There is a myth that New Year Resolutions are meant to be broken. But New Year gives us the chance to start fresh! This is the time to adopt new habits for a better living. Here are 7 things about managing money which if you follow will make your life simple and improve your financial health.
Avoid Impulse Purchases
Several new models of mobile phones, smart watches and cars will be launched in 2016 supported by high decibel advertisements luring you to buy them. You will be offered easy EMI schemes to buy them. Do not buy without evaluating your current financial position and the priorities. Your income is limited and you need money for different purposes. If you spend money on things without any planning, you will be forced to borrow to meet other needs. Suppose you buy a mobile phone worth Rs.50000 and use it for 2 years. The per day spend on the phone is Rs.68.49. If your monthly income is Rs.50000 then the phone cost alone will shave off 3.4% from that income and if you have taken a EMI scheme then the interest cost will again drain your income.
Do not buy more than what is required
Hypermarkets and supermarkets will be offering huge discounts. When you see that you will be tempted to buy more things thinking that you will not get it again for such low prices. Finally you end up buying more than what you need. Suppose you spend Rs.5000 every month on groceries when you buy from local kirana shop or mini supermarkets. If you go to hypermarket or a super market you might get the same things at Rs.4500. But you might have ended with spending Rs.7000 because you bought more things as you could not resist the offers. You should understand that your cash flows are important and not the discounts. If you end up spending more, it will affect your overall monetary position and you may not be able to save as much as required.
There are several payments like school fees or insurance premiums which are made once in a quarter or year. Most often if such payments fall on the same month, then we will scramble for money and sometimes use credits cards or borrow to make the payments. But if every month a proportionate amount is set aside then this problem will not happen. For e.g. there is a insurance policy for which premium of Rs.48000 is paid annually. If you set aside Rs.4000 every month in a separate bank account then it will be easy to make the payment. Same way you can provide for festival expenses and irregular expenses in another bank account and spend from that account for those purposes. This will ensure that you do not have to face tight cash flow situations.
Make Payments in time
Many payments are delayed because you forget or do not have the time or you do not have the money at the time of payment. You can avoid penalties if you make your payments in time. If life insurance policy premiums are delayed then interest will be charged. In case of school fees, schools charge late payment penalties. Delayed mobile bill payments attract late payment charges. There are late payments charges and additional interest payment charged for delays in paying credit card dues and loan EMIs and that will affect your CIBIL score. In a year if you total up the penalties and additional interest you have paid, it will be huge. It is better you maintain a payment schedule for the next twelve months and arrange funds before the due date so that you can avoid additional cost and reduction in CIBIL score.
Create Emergency Fund
There are instances where you will require meeting unforeseen expenses or situations.

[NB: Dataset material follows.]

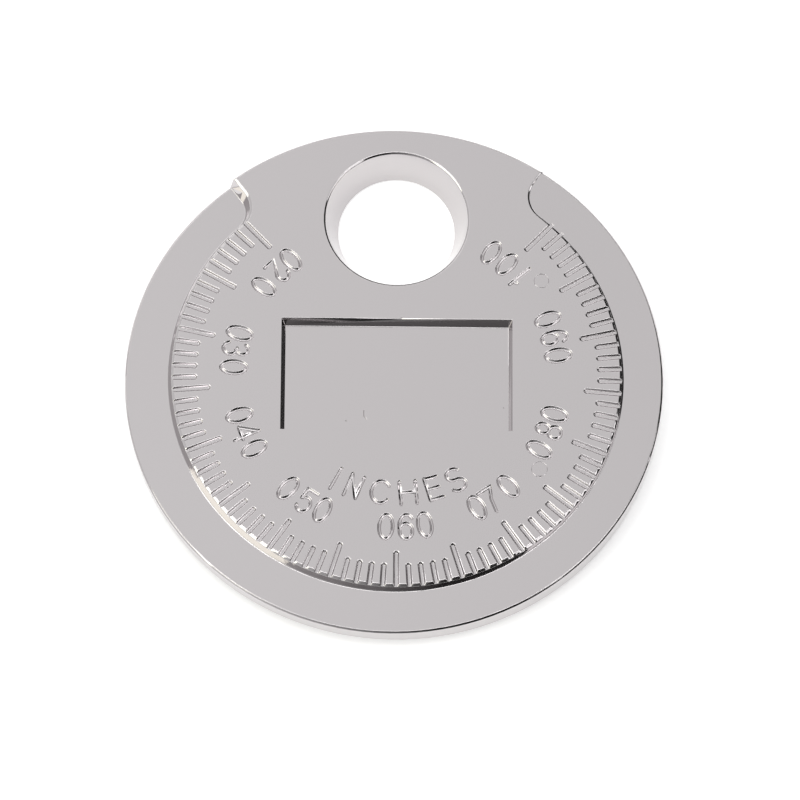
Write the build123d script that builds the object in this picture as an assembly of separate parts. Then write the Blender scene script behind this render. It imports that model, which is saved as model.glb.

For e.g. your old parent fell sick and needs hospitalisation. He is not covered under mediclaim. You need money for that. Or sometimes you left the job and might take 3 to 4 months to get another job. But you need money for that period to live and make the committed payments. To manage such situations, you should keep an amount equal to 3 to 6 months of your expenses plus loan repayments in a separate bank account. You should touch this only when such instances occur. Once you have taken money from this, put some money every month from your income so as to restore the account to same level. This will reduce your stress and chances of borrowing.
Prepare Financial Plan
You need money for short term needs and long term goals. You should be able to spend for the short term needs as well as save for the long term goals. But many a times you find it difficult to meet both ends together by month end. It may be due to high expenses or high loan payments or high insurance premium payments. A financial plan will help you identify the problem areas and gives you strategies to resolve them. It will tell you how to restructure your loans, how much you should save every month towards your goals and retirement, where to save, how should you reallocate your investments, how much insurance cover you need and how to save taxes. Once you prepare the financial plan and implement it, you will get lot of confidence and peace of mind. To prepare your financial plan either consult a Certified Financial Planner or subscribe to an online financial planning service like prognoadvisor.com which is designed by highly experienced Certified Financial Planners.

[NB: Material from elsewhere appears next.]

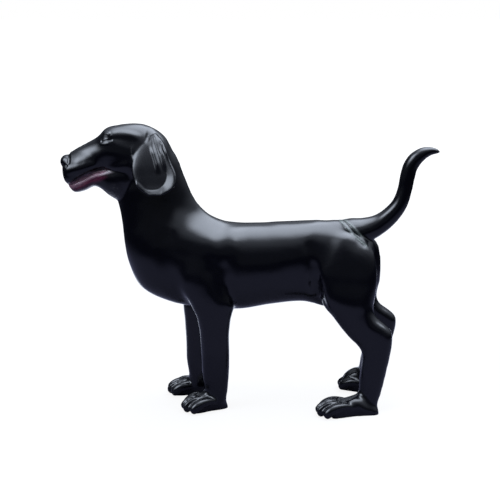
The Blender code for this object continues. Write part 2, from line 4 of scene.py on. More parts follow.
import bmesh
import bpy
import numpy as np
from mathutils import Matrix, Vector


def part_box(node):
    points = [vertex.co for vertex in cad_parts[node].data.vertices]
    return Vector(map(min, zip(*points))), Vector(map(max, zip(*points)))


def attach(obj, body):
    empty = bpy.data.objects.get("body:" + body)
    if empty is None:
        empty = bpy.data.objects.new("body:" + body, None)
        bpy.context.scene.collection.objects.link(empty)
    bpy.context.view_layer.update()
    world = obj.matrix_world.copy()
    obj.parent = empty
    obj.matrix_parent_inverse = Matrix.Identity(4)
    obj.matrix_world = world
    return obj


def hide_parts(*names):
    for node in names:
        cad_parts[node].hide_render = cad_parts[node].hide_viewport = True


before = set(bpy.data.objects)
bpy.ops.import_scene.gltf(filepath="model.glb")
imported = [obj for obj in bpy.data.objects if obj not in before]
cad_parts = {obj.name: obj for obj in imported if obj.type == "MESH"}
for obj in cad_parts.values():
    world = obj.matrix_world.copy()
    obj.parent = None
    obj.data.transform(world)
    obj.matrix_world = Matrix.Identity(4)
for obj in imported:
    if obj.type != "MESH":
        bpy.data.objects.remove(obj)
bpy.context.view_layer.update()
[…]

Review Finances Once in a Month
You have time for work, to go for shopping, to see films, to go for holidays and money other things. But how often do you find time to check your finances? Many people have no idea about the insurance policies they have or returns from their investments. You should set aside atleast 2 hours in a month to review your finances. You should check if there is increase in expenses and if so decide how will you reduce it in next month. Check if all payments are made before due date and make arrangements for next month’s payments in time. Check if your investment returns are as expected. If not decide on consulting a Certified Financial Planner.